Old Books: Keep or Pulp?

An upstairs bookcase at the Miller farmhouse was filled with old books, along with the stuff that H.L. Mencken termed “the sacred rubbish of the family.”

I’ve often repeated the maxim that the Millers never throw anything away. In this instance, however, my sister, Col. Peggy, and I were of like mind: to spare the next generation, we should cull the accumulation, deciding what to trash and what to treasure.

The impetus for doing so right now was that Honey and I were about to take another truckload of unwanted books to the recycler in Toronto, Ohio. For three years, Honey has organized huge charity book sales at Northside Church to support a mission hospital in Kenya. We regularly take books which haven’t sold to the pulp mill, along with those that will never sell (encyclopedias, for example).

It was hard at first to destroy books, but we’ve come to accept the necessity and even life-cycle aspect of it: ashes to ashes, dust to dust, pulp to pulp.

But, these bookcase books were “family,” an accumulation of a hundred years and more by one family in one house, with each generation hesitant to throw away that old hymnal, that tattered Mother Goose storybook, that Depression-era manual on farm electrification. What to keep, pass along to family, box up for the book sale, or send to the pulp mill?

What would you do with these?

“THE PRAYERS of Peter Marshall” (1954) – Minister Peter Marshall died at age 46; his widow, Catherine, wrote “A Man Called Peter.” It became a best-seller, and she kept on writing. Book sale.

“Arctic Adventure” (1935) – Written by a companion of a forgotten arctic explorer, Knud Rasmussen. Dad wrote “property of…” inside. Sorry, Dad. Pulp.

“Castaways in Lilliput” (1961) – A Weekly Reader Children’s Book Club monthly selection. Wow, I got a ton of these books and devoured them. Dated, but give it a chance: book sale.

“Japanese Fairy Tales” (1904) – A beautifully illustrated little book inscribed “Donated by Lester C. Miller.” Donated to whom, I don’t know, but it made its way back to my father. Nice book, keep.

“Tariri, My Story: From Jungle Killer to Christian Missionary” (1965) – Autobiography (of sorts, since Tariri was illiterate) of a Peruvian ex-headhunter, with lurid illustrations. A WVU “Beat Pitt” book marker was inside. Too odd to pulp. Book sale.

“Riders of the Purple Sage (1912) – This was the most popular book among scores of Westerns written by Zane Grey, many of which were made into movies. My mother’s first name was Arizona, though she went by her middle name, Lucille. I believe she was so-named because of the popularity of Zane Grey and the public’s fascination with the Southwest in that era. Remember the late Nevada Curry Laitsch of East Liverpool? Nevada was born in 1912, in Sias, W.Va. Arizona Lucille was born in 1918, 11 miles away at Hamlin. Mom loved Zane Grey, but he reads very dated now. Sorry, Mom. Book sale.

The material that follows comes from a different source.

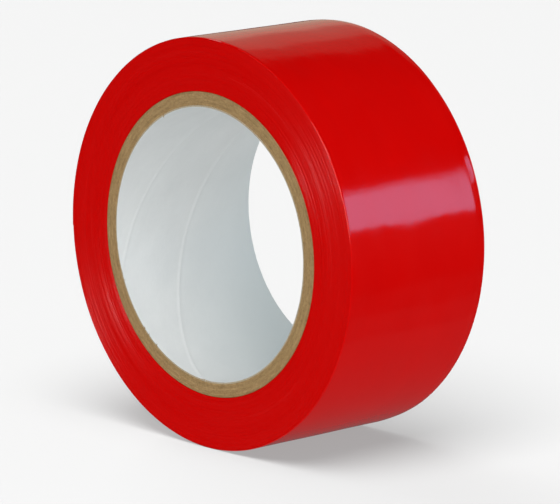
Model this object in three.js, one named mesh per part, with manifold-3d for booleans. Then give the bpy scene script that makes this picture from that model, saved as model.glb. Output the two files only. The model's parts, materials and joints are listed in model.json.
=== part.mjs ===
// Roll of wide PVC insulating tape wound on a spiral cardboard core.
// Millimetres, +Z up. The roll stands on its rim with its axis along Y and the bore's centre at 0, 0, 0.
import * as THREE from 'three';
import { mergeVertices } from 'three/addons/utils/BufferGeometryUtils.js';
import Module from 'manifold-3d';

// Roll
const ROLL_WIDTH = 50;
const ROLL_DIAMETER = 114.3;
const CORE_DIAMETER = 84.5;
const BORE_DIAMETER = 76.2;
const FACETS = 72;

// Wound tape
const TURN_PITCH = 0.142;
const LAST_TURN_CLEARANCE = 0.012;
const FILM = TURN_PITCH - LAST_TURN_CLEARANCE;
const TAPE_END_DEG = 182.5;
const TAIL_PIECES = 12;
const TAIL_HINGE_GAP = 0.06;
const LAST_TURN_START_GAP = 0.04;
const PACK_ON_CORE_GAP = 0.02;

// Cardboard core: a white paper liner inside, then kraft board plies
const LINER_THICKNESS = 0.35;
const PLY_COUNT = 6;
const PLY_GAP = 0.02;
const SEAM_DEG_PER_MM = -3.115;
const LINER_SEAM_DEG = 190.5;
const SEAM_STAGGER_DEG = -68.5;
const LINER_SEAM_GAP = 0.3;
const PLY_SEAM_GAP = 0.4;
const SEAM_CUT_STEPS = 16;

// Colours
const TAPE_RED = 0xc10601;
const KRAFT = 0x98825b;
const LINER_WHITE = 0xc8ced0;

const wasm = await Module();
wasm.setup();

const RAD = Math.PI / 180;
const FACET_DEG = 360 / FACETS;
const CORNER = 1 / Math.cos((FACET_DEG / 2) * RAD);
const ROLL_RADIUS = ROLL_DIAMETER / 2;
const CORE_RADIUS = CORE_DIAMETER / 2;
const BORE_RADIUS = BORE_DIAMETER / 2;
const TAIL_START = FACETS - TAIL_PIECES;

// Winding positions count facet corners from the last turn's first corner (0) to the tape's cut end (FACETS).
const cornerAngle = (k) => (TAPE_END_DEG + (k - FACETS) * FACET_DEG) * RAD;

// A point at a distance from the axis, measured to the flat of the facet. Between corners it lies on the facet.
function windingPoint(flatRadius, k) {
  const low = Math.floor(k);
  const part = k - low;
  const corner = (n) => {
    const r = flatRadius(n) * CORNER;
    return new THREE.Vector2(r * Math.cos(cornerAngle(n)), r * Math.sin(cornerAngle(n)));
  };
  return part === 0 ? corner(low) : corner(low).lerp(corner(low + 1), part);
}

// Outer face of the last turn: the spiral grows by one pitch over the turn.
const lastTurnOuter = (k) => ROLL_RADIUS - (TURN_PITCH * (FACETS - k)) / FACETS;
const lastTurnInner = (k) => lastTurnOuter(k) - FILM;
const lastTurnMiddle = (k) => lastTurnOuter(k) - FILM / 2;
const packOuter = (k) => lastTurnOuter(k) - TURN_PITCH;

// Profiles are drawn across the roll and run its full width.
function acrossRoll(shape) {
  const geometry = new THREE.ExtrudeGeometry(shape, { depth: ROLL_WIDTH, bevelEnabled: false });
  geometry.rotateX(Math.PI / 2);
  geometry.translate(0, ROLL_WIDTH / 2, 0);
  return geometry;
}

function ringPoints(flatRadius) {
  const points = [];
  for (let k = 0; k < FACETS; k += 1) points.push(windingPoint(() => flatRadius, k));
  return points;
}

function tube(innerRadius, outerRadius) {
  const shape = new THREE.Shape(ringPoints(outerRadius));
  shape.holes.push(new THREE.Path(ringPoints(innerRadius)));
  return acrossRoll(shape);
}

function toManifold(geometry) {
  const bare = geometry.clone();
  for (const name of Object.keys(bare.attributes)) {
    if (name !== 'position') bare.deleteAttribute(name);
  }
  const merged = mergeVertices(bare, 1e-5);
  return new wasm.Manifold(new wasm.Mesh({
    numProp: 3,
    vertProperties: new Float32Array(merged.attributes.position.array),
    triVerts: new Uint32Array(merged.index.array),
  }));
}

function toGeometry(solid) {
  const mesh = solid.getMesh();
  const geometry = new THREE.BufferGeometry();
  geometry.setAttribute('position', new THREE.BufferAttribute(new Float32Array(mesh.vertProperties), 3));
  geometry.setIndex(new THREE.BufferAttribute(new Uint32Array(mesh.triVerts), 1));
  return geometry;
}

// A thin radial blade that winds round the core as it crosses it, for the open joint between strip edges.
function seamBlade(innerRadius, outerRadius, gap, phaseDeg) {
  const reach = outerRadius - innerRadius + 2;
  const length = ROLL_WIDTH + 2;
  const blade = new THREE.BoxGeometry(reach, length, gap, 1, SEAM_CUT_STEPS, 1);
  blade.translate((innerRadius + outerRadius) / 2, 0, 0);
  const position = blade.attributes.position;
  const point = new THREE.Vector3();
  const axis = new THREE.Vector3(0, 1, 0);
  for (let i = 0; i < position.count; i += 1) {
    point.fromBufferAttribute(position, i);
    point.applyAxisAngle(axis, -(phaseDeg + SEAM_DEG_PER_MM * point.y) * RAD);
    position.setXYZ(i, point.x, point.y, point.z);
  }
  return blade;
}

// One spiral-wound strip of the core: a tube with its helical butt joint open.
function spiralStrip(innerRadius, outerRadius, gap, phaseDeg) {
  const whole = toManifold(tube(innerRadius, outerRadius));
  const blade = toManifold(seamBlade(innerRadius, outerRadius, gap, phaseDeg));
  return toGeometry(whole.subtract(blade));
}

// Every turn below the last one. Its outside is a spiral with a step one turn high at the tape's end.
function windingPack() {
  const outline = [];
  for (let k = 0; k <= FACETS; k += 1) outline.push(windingPoint(packOuter, k));
  const shape = new THREE.Shape(outline);
  shape.holes.push(new THREE.Path(ringPoints(CORE_RADIUS + PACK_ON_CORE_GAP)));
  return acrossRoll(shape);
}

// The last turn as far as the root of the tail.
function lastTurn() {
  const start = LAST_TURN_START_GAP / (ROLL_RADIUS * FACET_DEG * RAD);
  const stations = [start];
  for (let k = 1; k <= TAIL_START; k += 1) stations.push(k);
  const outside = stations.map((k) => windingPoint(lastTurnOuter, k));
  const inside = stations.map((k) => windingPoint(lastTurnInner, k)).reverse();
  return acrossRoll(new THREE.Shape([...outside, ...inside]));
}

// A flat length of the tail between two facet corners, with a small gap at each end for the fold.
function tailPiece(k) {
  const from = windingPoint(lastTurnMiddle, k);
  const to = windingPoint(lastTurnMiddle, k + 1);
  const along = to.clone().sub(from);
  const centre = from.clone().add(to).multiplyScalar(0.5);
  const geometry = new THREE.BoxGeometry(along.length() - TAIL_HINGE_GAP, ROLL_WIDTH, FILM);
  geometry.rotateY(-along.angle());
  geometry.translate(centre.x, 0, centre.y);
  return geometry;
}

function addPiece(group, name, geometry, color, roughness) {
  const material = new THREE.MeshStandardMaterial({ color, roughness, metalness: 0 });
  const mesh = new THREE.Mesh(geometry, material);
  mesh.name = name;
  group.add(mesh);
}

const roll = new THREE.Group();
roll.name = 'tape_roll';

const linerOuter = BORE_RADIUS + LINER_THICKNESS;
const liner = spiralStrip(BORE_RADIUS, linerOuter, LINER_SEAM_GAP, LINER_SEAM_DEG);
addPiece(roll, 'core_liner', liner, LINER_WHITE, 0.7);

const plyPitch = (CORE_RADIUS - linerOuter) / PLY_COUNT;
for (let i = 1; i <= PLY_COUNT; i += 1) {
  const outerRadius = linerOuter + plyPitch * i;
  const innerRadius = outerRadius - plyPitch + PLY_GAP;
  const phaseDeg = LINER_SEAM_DEG + SEAM_STAGGER_DEG * i;
  addPiece(roll, `core_ply_${i}`, spiralStrip(innerRadius, outerRadius, PLY_SEAM_GAP, phaseDeg), KRAFT, 0.9);
}

addPiece(roll, 'tape_pack', windingPack(), TAPE_RED, 0.35);
addPiece(roll, 'tape_last_turn', lastTurn(), TAPE_RED, 0.25);
for (let i = 0; i < TAIL_PIECES; i += 1) {
  const name = `tape_tail_${String(i + 1).padStart(2, '0')}`;
  addPiece(roll, name, tailPiece(TAIL_START + i), TAPE_RED, 0.25);
}

export default roll;
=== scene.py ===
"""Looks for the roll of wide PVC insulating tape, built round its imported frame.

The frame is in metres, +Z up. The roll stands on its rim with its axis along Y. Its shapes are worked out
in millimetres and scaled when a mesh is made. Angles round the roll go from +X towards +Z. A side is -1 for
the roll's front face, at -Y, and 1 for its back face.
"""

import json
import math

import bpy
import numpy as np
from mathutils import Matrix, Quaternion, Vector


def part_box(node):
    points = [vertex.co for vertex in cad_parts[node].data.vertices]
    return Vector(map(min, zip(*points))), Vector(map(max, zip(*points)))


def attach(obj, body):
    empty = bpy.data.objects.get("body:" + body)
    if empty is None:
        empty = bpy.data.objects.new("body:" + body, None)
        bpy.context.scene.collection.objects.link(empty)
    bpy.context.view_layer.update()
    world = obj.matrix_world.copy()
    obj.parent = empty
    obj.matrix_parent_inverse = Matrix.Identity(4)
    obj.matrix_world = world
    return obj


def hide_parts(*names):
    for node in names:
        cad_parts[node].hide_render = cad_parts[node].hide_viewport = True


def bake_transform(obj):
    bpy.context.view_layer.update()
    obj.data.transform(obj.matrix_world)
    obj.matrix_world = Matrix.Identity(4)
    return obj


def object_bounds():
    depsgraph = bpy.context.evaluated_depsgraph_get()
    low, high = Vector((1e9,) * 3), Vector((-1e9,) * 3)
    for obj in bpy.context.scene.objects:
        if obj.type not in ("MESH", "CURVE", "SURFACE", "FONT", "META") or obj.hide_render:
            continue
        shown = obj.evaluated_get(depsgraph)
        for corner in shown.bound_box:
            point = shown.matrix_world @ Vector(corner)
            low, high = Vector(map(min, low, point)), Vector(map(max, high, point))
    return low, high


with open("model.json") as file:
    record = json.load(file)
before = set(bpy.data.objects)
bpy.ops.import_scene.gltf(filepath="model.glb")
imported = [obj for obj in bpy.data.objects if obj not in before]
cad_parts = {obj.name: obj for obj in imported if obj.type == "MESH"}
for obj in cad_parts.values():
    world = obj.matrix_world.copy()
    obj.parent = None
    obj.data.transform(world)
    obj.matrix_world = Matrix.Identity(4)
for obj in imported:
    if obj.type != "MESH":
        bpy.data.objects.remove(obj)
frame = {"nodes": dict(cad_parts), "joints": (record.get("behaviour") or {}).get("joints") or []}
cad_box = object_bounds()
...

“The Enjoyment of Music: Shorter Edition” (1955) – A college text of my sister Queenie, whose name on the inside cover is below four previous student owners. The author explains in the preface that the full edition is better, but this version will suffice for a survey course. Pulp.

“Francis Kane’s Fortune” – (1890) I was ready to pulp this book, a cheaply printed great-grandma’s generation hardback novel for girls, until I googled it: a classic, they say; $30 on Amazon. The name Mildred Glass is written inside – likely a relative of Grandmother Edythe Glass Miller. Keep.

“THE SPEAKER’S Special Occasion Book” (1954) This is the type of reference book we automatically pulp because the internet has made them obsolete. Inside the cover I found the book was inscribed to me as a gift by my parents when I was 17. Tucked into the pages was a bigger surprise: nine notecards for a speech I apparently made defending free speech rights for the Communist Party USA.

I showed the notecards to my wife. “I don’t remember you being a communist in high school,” she said.

“It must have been a debate club thing,” I said. “But you have to give me credit for defending the rights of a dirty bunch of reds.”

I will put this volume back in the bookcase and leave the notecards inside, running a risk that some descendant will find them and believe that Grandpa Fred was a Red.

When Col. Peggy and I were done, we had found a few items to send to family, such as Aunt Dorothy’s college biology notebook, and we hopefully saved the books with literary, historical and family value.

A couple of boxes of books were set aside for our next book sale in November, and a couple more were added to the truckload that Honey and I took to the pulp mill at Toronto the next day. We were paid $26 (866 pounds at three cents per pound), but better recycled than landfilled, right?